Ten more years as a crusader and a wanderer over the face of
the earth pass by before we meet with Sigurd again in the
third section of the trilogy. But his resolution is taken.
He has returned to his native land, and will claim his own.
The land is now ruled by Harald Gille, who is, like Sigurd
Slembe, an illegitimate son of Magnus Barfod, and who, during
the last senile years of Sigurd Jorsalfar's life, had won the
recognition that Sigurd Slembe might have won had he not missed
the chance, and been acknowledged as the king's brother. When
the king died, he left a son named Magnus, who should have been
his successor, but whom Harald Gille seized, blinded, and
imprisoned that he might himself occupy the throne. The five
acts of this third section of the trilogy cover the last two
years of Sigurd Slembe's life, years during which he seeks to
gain his end, first by conciliation, and afterwards, maddened
by the base treachery of the king and his followers, by
assassination and violence.
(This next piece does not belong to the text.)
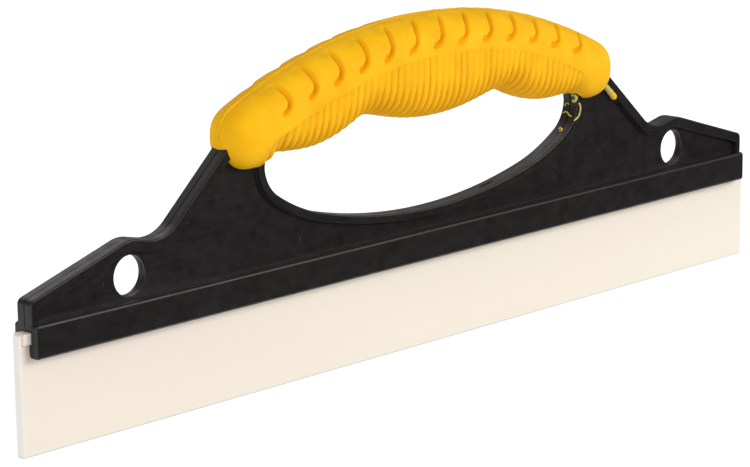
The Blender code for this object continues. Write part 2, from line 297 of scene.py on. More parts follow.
def seam_wander(x, z):
    """How far the lip of the seam strays from its drawn depth."""
    drift = SEAM_DRIFT * noise.noise((x * SEAM_DRIFT_SCALE, z * SEAM_DRIFT_SCALE, 4.0))
    if z < LENS_BELOW and abs(x - LENS_X) < LENS_HALF_LENGTH:
        drift += LENS_DEPTH * (1.0 - ((x - LENS_X) / LENS_HALF_LENGTH) ** 2)
    return drift


def ring_at(outline, depth, near_seam):
    """Lift an outline to its depth in front of the seam."""
    places = []
    for x, z in outline:
        stray = seam_wander(x, z) if near_seam else 0.0
        places.append(Vector((x, -(depth + stray), z)))
    return places


print("rings in the border's profile:", len(border_profile(RIM_WIDTH)))

# %% [markdown]
# ## One half of the frame's plate
# Four kinds of wall are skinned from rings: the outer border, the border of the opening, the two
# hanging holes, and the shallow round marks that ejector pins leave on the web. Two fills then
# close the solid: the web in front and the flat seam face behind. A fill between several loops
# leaves the holes open by itself.

# %% Skin the walls and fill the web
EJECTOR_MARKS = [(135.2, 43.9, 2.4), (58.7, 43.9, 3.2), (155.6, 40.1, 0.9)]   # x, z, radius
EJECTOR_SINK = 0.16
EJECTOR_DRAFT = 0.12              # the floor of a mark is this much narrower than its rim
CIRCLE_SIDES = 48
FOOT_RISE = 0.1                   # keeps the feet of the rings apart inside the bar's roof


def border_rings():
    """Rings of the outer border; inside it the end walls are narrower than the rest."""
    rings = []
    for inset, depth in border_profile(RIM_WIDTH):
        if inset < RIM_WIDTH / 2:
            outline = plate_outline(bar_half, CORNER_ROUND)
        else:
            outline = plate_outline(bar_half + RIM_WIDTH - END_WALL, inset + 0.5)
        outline = offset(outline, -inset)
        foot = PLATE_ROOT + inset * FOOT_RISE
        for index in (0, 1, -1):
            outline[index] = (outline[index][0], foot)
        rings.append(ring_at(outline, depth, depth == SEAM_LIP + SEAM_GAP))
    return rings


def opening_rings():
    """Rings of the border round the finger opening."""
    drawn = opening_outline()
    rings = []
    for inset, depth in border_profile(OPENING_RIM_WIDTH):
        rings.append(ring_at(offset(drawn, inset), depth, depth == SEAM_LIP + SEAM_GAP))
    return rings


def circle_rings(centre, radius, profile):
    """Rings round a hole or a mark."""
    rings = []
    for inset, depth in profile:
        outline = arc(centre, radius + inset, 0.0, 360.0 - 360.0 / CIRCLE_SIDES, CIRCLE_SIDES - 1)
        rings.append(ring_at(outline, depth, False))
    return rings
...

He has become a hard man, but,
however wild his schemes of revenge, and however desperate
his measures, he retains our sympathy to the end because we
feel that circumstances have made him the ravager of his country,
and that his underlying motive all along has not been a merely
personal ambition, but an immense longing to serve his people,
and to rule them with justice and wisdom. The final scene
of all has a strange and solemn beauty. It is on the eve of
the battle in which Sigurd is to be captured and put to death
by his enemies. The actual manner of his death was too horrible
even for the purposes of tragedy; and the poet has chosen the
better part in ending the play with a foreshadowing of the outcome.